Triton Inference Server Overview
Now that you have successfully trained and saved the model, the next step is to deploy the model to Triton Inference Server. Within this next section of the lab, you will become familiar with the key elements for successfully deploying trained models to Triton Inference Server for fraud detection. We are leveraging the same VM to train the model and run Triton Inference Server for this lab.
Triton Inference Server
Triton Inference Server simplifies the deployment of AI models by serving inference requests at scale in production. It lets teams deploy trained AI models from any framework (TensorFlow, NVIDIA® TensorRT, PyTorch, ONNX Runtime, or custom) and run those models on any GPU- or CPU-based infrastructure (cloud, data center, or edge).
Triton Inference FIL Backend
An XGBoost model can be deployed on NVIDIA’s Triton Inference Server using the server’s Forest Inference Library (FIL) backend, which is one of the many frameworks it supports. By using the Triton inference server with NVIDIA GPUs, users can achieve heavily improved throughput and latency on their requests. This is useful for workflows such as fraud detection because it is important to both make individual predictions quickly and make many predictions in a fixed amount of time to meet demand.
XGBoost Model Storage
Before starting the server, you will need to set up a “model repository” directory containing the model you wish to serve as well as a configuration file. The FIL backend currently supports forest models serialized in XGBoost’s binary format, XGBoost’s JSON format, LightGBM’s text format, and Treelite’s binary checkpoint format. In this lab we used XGBoost’s binary format to serialize the model.

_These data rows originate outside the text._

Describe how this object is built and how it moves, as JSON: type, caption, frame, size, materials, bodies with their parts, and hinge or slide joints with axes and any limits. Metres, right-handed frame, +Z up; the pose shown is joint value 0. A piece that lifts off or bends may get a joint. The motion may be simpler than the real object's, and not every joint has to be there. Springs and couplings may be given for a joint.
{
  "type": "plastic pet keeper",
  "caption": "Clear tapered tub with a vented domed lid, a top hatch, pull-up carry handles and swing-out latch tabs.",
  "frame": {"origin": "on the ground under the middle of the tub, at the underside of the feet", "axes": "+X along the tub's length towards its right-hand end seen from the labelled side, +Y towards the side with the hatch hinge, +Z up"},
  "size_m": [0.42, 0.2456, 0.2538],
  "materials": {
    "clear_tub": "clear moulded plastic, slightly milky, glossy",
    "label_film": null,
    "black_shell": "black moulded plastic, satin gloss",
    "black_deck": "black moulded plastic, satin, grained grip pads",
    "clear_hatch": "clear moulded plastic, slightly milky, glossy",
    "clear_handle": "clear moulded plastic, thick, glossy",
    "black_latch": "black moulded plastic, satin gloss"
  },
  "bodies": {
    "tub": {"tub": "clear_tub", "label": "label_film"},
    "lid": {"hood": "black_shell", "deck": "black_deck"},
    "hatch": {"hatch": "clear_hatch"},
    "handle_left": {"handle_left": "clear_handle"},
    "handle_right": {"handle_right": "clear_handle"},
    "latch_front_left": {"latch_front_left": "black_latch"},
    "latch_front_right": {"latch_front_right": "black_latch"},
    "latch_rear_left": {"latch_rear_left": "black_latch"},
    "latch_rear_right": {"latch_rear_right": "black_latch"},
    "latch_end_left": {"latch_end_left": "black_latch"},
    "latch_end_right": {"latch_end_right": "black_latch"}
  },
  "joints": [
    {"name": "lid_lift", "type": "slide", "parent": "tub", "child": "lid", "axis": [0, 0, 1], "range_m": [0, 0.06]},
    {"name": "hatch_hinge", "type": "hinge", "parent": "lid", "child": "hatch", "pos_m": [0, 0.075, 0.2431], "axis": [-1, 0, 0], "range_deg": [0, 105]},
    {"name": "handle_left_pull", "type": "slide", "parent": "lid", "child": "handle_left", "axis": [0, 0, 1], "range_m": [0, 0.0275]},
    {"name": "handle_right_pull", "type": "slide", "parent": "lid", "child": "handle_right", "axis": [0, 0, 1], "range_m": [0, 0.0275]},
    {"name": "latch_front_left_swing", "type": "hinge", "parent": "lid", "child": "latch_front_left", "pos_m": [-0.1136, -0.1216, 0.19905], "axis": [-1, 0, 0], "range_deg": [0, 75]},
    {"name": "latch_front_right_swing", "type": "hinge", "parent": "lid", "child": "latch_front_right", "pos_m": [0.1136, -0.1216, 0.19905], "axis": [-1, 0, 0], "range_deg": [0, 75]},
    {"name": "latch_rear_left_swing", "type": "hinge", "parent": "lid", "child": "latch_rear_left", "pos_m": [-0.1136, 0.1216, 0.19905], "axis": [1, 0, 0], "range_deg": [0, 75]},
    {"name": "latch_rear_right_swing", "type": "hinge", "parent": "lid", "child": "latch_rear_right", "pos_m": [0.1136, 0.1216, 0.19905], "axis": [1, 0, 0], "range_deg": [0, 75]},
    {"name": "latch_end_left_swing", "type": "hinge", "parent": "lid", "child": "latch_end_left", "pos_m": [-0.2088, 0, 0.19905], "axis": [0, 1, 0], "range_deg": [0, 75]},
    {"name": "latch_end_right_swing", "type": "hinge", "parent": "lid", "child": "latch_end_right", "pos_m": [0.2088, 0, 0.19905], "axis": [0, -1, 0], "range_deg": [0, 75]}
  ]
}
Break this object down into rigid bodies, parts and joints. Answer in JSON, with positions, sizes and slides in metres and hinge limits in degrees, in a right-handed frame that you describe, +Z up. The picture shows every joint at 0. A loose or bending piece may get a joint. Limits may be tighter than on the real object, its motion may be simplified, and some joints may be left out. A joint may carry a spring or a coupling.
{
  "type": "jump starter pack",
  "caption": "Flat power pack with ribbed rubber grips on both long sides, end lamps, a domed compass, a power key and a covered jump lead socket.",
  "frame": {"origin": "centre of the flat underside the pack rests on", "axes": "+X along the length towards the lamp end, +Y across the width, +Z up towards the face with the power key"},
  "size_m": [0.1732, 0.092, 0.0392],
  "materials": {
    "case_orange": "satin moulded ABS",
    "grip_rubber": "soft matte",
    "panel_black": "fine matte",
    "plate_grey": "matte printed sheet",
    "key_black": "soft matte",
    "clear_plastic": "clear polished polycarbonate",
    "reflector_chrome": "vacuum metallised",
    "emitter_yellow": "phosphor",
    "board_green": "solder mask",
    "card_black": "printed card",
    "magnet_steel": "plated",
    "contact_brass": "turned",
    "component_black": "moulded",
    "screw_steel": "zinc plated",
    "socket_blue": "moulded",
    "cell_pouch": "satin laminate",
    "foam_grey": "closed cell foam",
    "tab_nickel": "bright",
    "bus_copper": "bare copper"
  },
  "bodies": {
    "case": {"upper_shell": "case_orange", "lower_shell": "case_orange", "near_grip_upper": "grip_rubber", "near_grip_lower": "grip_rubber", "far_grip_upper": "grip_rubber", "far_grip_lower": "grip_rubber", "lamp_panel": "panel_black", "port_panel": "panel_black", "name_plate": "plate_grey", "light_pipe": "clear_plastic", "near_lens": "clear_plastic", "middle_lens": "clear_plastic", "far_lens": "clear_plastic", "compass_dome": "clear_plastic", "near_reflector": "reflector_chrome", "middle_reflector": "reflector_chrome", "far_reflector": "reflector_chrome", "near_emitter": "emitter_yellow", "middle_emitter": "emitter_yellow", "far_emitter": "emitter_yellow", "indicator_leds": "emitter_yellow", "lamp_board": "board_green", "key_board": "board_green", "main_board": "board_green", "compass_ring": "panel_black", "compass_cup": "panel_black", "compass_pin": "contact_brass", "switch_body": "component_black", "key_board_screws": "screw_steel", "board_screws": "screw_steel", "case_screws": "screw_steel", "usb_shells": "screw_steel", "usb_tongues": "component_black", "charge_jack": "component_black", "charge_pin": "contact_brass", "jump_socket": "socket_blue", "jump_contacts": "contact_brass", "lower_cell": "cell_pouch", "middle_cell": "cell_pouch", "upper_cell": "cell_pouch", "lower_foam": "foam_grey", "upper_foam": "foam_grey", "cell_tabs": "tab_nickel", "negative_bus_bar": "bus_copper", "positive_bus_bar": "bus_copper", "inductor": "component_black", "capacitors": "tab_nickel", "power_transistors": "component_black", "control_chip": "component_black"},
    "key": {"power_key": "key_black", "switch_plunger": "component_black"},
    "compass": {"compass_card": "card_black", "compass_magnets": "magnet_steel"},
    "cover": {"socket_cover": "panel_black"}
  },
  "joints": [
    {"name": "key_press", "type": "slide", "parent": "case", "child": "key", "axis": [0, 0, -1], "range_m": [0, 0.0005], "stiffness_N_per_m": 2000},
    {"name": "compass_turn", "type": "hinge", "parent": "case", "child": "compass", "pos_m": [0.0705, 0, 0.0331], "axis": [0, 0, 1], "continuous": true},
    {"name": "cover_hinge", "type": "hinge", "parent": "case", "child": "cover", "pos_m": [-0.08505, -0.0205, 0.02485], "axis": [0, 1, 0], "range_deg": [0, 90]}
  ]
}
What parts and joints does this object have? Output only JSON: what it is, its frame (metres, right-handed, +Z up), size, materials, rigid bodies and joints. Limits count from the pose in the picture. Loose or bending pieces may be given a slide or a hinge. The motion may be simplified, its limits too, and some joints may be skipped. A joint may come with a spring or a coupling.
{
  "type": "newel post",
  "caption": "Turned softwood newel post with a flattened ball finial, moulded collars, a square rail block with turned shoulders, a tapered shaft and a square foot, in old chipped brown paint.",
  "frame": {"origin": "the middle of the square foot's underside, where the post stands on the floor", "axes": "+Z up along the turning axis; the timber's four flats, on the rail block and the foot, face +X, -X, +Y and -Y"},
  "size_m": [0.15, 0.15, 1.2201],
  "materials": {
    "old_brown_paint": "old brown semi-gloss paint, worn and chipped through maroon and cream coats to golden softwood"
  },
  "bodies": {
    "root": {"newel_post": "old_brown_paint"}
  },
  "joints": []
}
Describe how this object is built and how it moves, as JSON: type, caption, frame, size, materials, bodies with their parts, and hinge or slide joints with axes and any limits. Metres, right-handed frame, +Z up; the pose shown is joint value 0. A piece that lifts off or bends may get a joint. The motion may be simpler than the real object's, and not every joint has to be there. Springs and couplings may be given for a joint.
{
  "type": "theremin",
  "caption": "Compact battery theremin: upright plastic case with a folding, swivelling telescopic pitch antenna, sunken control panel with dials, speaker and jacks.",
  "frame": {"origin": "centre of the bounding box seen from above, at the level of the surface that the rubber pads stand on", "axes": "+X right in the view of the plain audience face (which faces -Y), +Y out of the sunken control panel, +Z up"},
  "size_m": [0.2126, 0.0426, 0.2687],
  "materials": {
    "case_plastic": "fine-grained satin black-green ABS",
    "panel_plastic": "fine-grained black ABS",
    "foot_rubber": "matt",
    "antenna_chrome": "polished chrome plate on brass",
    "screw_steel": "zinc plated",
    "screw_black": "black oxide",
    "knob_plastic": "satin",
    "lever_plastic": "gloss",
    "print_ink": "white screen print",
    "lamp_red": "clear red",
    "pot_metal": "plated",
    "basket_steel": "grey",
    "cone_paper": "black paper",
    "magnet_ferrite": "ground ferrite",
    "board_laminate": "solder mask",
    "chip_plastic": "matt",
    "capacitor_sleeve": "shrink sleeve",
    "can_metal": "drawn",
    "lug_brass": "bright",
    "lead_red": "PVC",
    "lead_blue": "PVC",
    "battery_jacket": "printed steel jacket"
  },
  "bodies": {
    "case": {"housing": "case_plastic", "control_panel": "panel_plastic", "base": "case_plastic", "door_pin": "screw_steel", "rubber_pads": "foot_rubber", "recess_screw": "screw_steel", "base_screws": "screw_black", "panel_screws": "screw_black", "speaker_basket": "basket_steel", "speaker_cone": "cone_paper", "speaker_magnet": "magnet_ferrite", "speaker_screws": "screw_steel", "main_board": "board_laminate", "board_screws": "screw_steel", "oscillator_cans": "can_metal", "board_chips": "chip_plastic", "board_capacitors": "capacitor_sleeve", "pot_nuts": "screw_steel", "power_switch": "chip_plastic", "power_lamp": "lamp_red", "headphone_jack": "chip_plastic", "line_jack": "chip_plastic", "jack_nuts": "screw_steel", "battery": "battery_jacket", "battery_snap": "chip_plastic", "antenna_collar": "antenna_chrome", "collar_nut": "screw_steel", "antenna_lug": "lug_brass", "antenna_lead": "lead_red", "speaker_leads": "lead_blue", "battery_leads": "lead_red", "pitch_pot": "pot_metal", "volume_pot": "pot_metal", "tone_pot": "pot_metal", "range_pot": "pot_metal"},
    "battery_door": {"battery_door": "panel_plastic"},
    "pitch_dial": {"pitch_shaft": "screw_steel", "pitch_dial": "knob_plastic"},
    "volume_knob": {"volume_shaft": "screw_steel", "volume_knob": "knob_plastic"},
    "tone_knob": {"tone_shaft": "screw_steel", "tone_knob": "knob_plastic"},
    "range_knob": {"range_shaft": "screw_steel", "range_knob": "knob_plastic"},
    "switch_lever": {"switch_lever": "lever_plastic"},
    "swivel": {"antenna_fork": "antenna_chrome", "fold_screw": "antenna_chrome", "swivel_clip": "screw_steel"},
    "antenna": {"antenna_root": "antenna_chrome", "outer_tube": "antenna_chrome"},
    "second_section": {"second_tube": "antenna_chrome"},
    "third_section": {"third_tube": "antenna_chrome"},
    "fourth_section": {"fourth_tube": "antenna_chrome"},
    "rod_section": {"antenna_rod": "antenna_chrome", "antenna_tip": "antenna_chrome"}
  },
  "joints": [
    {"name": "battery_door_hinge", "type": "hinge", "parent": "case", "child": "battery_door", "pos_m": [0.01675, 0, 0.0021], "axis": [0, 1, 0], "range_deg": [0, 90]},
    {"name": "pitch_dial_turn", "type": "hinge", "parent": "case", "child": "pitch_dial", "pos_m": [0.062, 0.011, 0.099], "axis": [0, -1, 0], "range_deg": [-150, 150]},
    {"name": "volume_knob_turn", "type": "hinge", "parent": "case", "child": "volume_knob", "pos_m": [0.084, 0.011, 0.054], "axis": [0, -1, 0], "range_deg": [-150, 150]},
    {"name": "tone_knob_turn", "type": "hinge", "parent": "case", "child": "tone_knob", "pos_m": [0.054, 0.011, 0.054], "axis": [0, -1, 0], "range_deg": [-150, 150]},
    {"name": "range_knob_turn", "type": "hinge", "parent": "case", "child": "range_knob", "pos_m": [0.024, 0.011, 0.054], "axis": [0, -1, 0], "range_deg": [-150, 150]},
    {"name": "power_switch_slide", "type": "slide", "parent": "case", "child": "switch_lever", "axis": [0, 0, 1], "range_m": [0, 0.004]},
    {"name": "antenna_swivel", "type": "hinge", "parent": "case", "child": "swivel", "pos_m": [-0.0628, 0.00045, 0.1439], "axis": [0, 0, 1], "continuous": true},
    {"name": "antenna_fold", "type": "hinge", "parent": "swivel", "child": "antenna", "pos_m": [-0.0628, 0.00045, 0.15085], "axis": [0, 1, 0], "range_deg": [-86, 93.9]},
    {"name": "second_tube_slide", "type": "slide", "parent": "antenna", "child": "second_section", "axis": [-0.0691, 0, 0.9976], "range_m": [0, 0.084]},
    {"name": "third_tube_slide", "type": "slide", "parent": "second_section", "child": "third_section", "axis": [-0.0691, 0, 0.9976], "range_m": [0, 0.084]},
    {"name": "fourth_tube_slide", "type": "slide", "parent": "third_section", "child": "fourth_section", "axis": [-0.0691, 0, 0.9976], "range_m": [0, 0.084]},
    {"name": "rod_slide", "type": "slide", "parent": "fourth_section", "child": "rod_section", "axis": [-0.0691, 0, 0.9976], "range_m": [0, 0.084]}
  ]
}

Once you have a serialized model, you will need to prepare a directory structure similar to the following example, which uses an XGBoost binary file:
model_repository/
`-- fil
|-- 1
| `-- xgboost.model
`-- config.pbtx
We complete preparing the model files, configuration files, and the directory structure for you in this lab.
You can read more about storing and configuring models for inference on Triton in the Triton FIL Github. Feel free to make modifications to the default configuration and deployment if you wish.